Just last year I spotted a $300,000+ tax time bomb for someone who moved but didn’t update their estate plan. Their estate attorney didn’t catch that – they didn’t have the tax training.  The CPA didn’t catch that – they didn’t even ask to look at the estate documents.

Investment Strategies:

Tax-efficient investment strategies can help you grow your wealth faster by reducing the taxes you pay on investment gains. High interest rates means you’re likely collecting more taxable interest on your savings. Have you asked about options for tax-free interest? Do you need to?

Retirement Planning:

Don’t just diversify your investments, diversify your taxes. Retirees who have choices on which kind of account to pull distributions from appreciate the flexibility to monitor their taxes year by year. But this doesn’t happen by accident – plan now to diversify your taxes in the future.

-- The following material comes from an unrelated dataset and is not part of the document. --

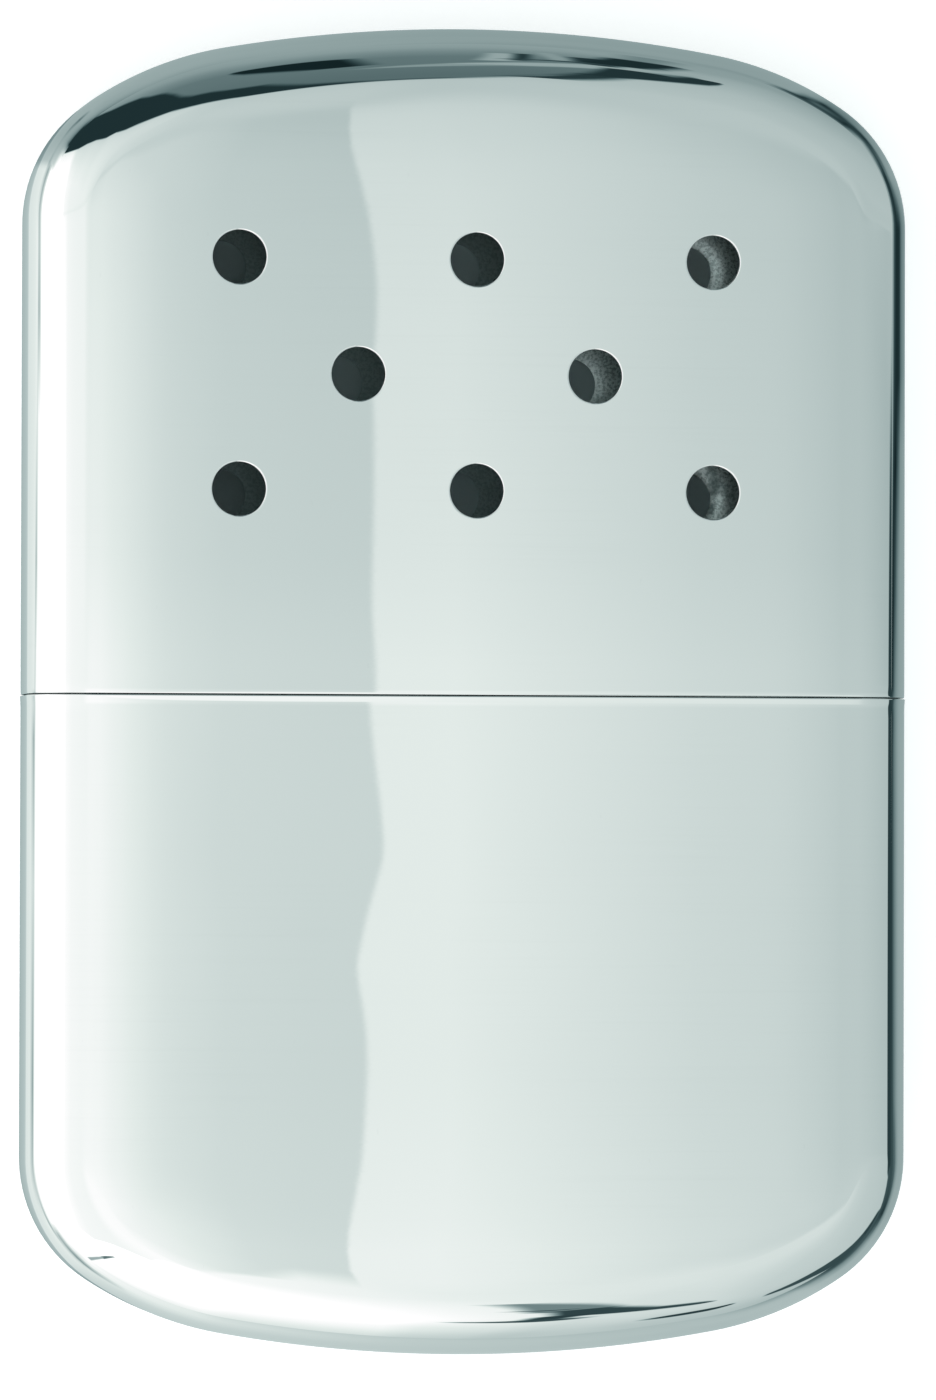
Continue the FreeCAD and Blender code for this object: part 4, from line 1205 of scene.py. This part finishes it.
def reflectionCardLevels(turn):
    # the brightness along the reaches at one angle, between the two nearest rows
    count = len(reflectionCard["reaches"]) - 1
    for low, high in zip(reflectionCardRows, reflectionCardRows[1:]):
        if low[0] <= turn <= high[0]:
            share = (turn - low[0]) / (high[0] - low[0])
            first, last = [[level / 100 for level in row[1:] + row[-1:] * (count + 1 - len(row))]
                           for row in (low, high)]
            made = [a + (b - a) * share for a, b in zip(first, last)]
            return [made[0] * reflectionCard["contactShadeShare"]] + made


def makeReflectionCard():
    # a glowing sheet round the case that only the metal sees: a painted reflection of the floor, with painted
    # shade right at the case
    material, start = newMaterial("reflectionOnlyGlow")
    level = start.node("Attribute", {"attribute_name": "level"}, None, "Fac")
    # painted reflection: the sheet glows at its level and lights nothing
    glow = start.node("Emission", None, {"Color": coolGrey(level)})
    start.node("OutputMaterial", None, {"Surface": glow})
    line = outlineRound()
    columns = [reflectionCardLevels(degrees(atan2(y, x))) for x, y, outX, outY in line]
    net = {"points": [], "faces": [], "materials": []}
    values = []
    rows = []
    for i, reach in enumerate(reflectionCard["reaches"]):
        rows.append([(x + outX * reach, y + outY * reach, reflectionCard["lift"]) for x, y, outX, outY in line])
        values += [column[i] for column in columns]
    gridFaces(net, rows, 0)
    made = addObject("reflectionOnlyCard", net["points"], net["faces"], material)
    made.data.attributes.new("level", "FLOAT", "POINT").data.foreach_set("value", values)
    for sight in ("camera", "diffuse", "transmission", "shadow"):
        setattr(made, "visible_" + sight, False)


camera = {
    "target": (0.33, -0.63, 6.5),
    "distance": 700.0,
    "yaw": 8.39,
    "pitch": 1.11,
    "roll": 0.152,
    "lens": 240.1,
    "sensor": 36.0,
    "clip": (0.01, 20),
}


def makeCamera():
    data = bpy.data.cameras.new("tripodCamera")
    data.lens = camera["lens"]
    data.sensor_width = camera["sensor"]
    data.clip_start, data.clip_end = camera["clip"]
    made = linkObject("tripodCamera", data)
    yaw, pitch, roll = (radians(camera[name]) for name in ("yaw", "pitch", "roll"))
    turned = Matrix.Rotation(-yaw, 4, "Y") @ Matrix.Rotation(pitch, 4, "X") @ Matrix.Rotation(roll, 4, "Z")
    spot = (Vector(camera["target"]) + turned.col[2].xyz * camera["distance"]) * mm
    made.matrix_world = Matrix.Translation(spot) @ turned
    bpy.context.scene.camera = made


makeFloor()
makeSky()
makeReflectionCard()
makeCamera()
bpy.context.scene.view_settings.view_transform = "Standard"
print("stage set")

A few weeks ago I suggested someone tweak their savings strategy. By adjusting which account their savings are going into they’ll save over $20,000 in taxes during the next several years.

This August take a step towards preserving your financial future by considering your tax planning strategies. Here’s to winning the tax game and your financial independence!

*Roth Conversions Disclosure: Traditional IRA account owners have considerations to make before performing a Roth IRA conversion. These primarily include income tax consequences on the converted amount in the year of conversion, withdrawal limitations from a Roth IRA, and income limitations for future contributions to a Roth IRA. In addition, if you are required to take a required minimum distribution (RMD) in the year you convert, you must do so before converting to a Roth IRA.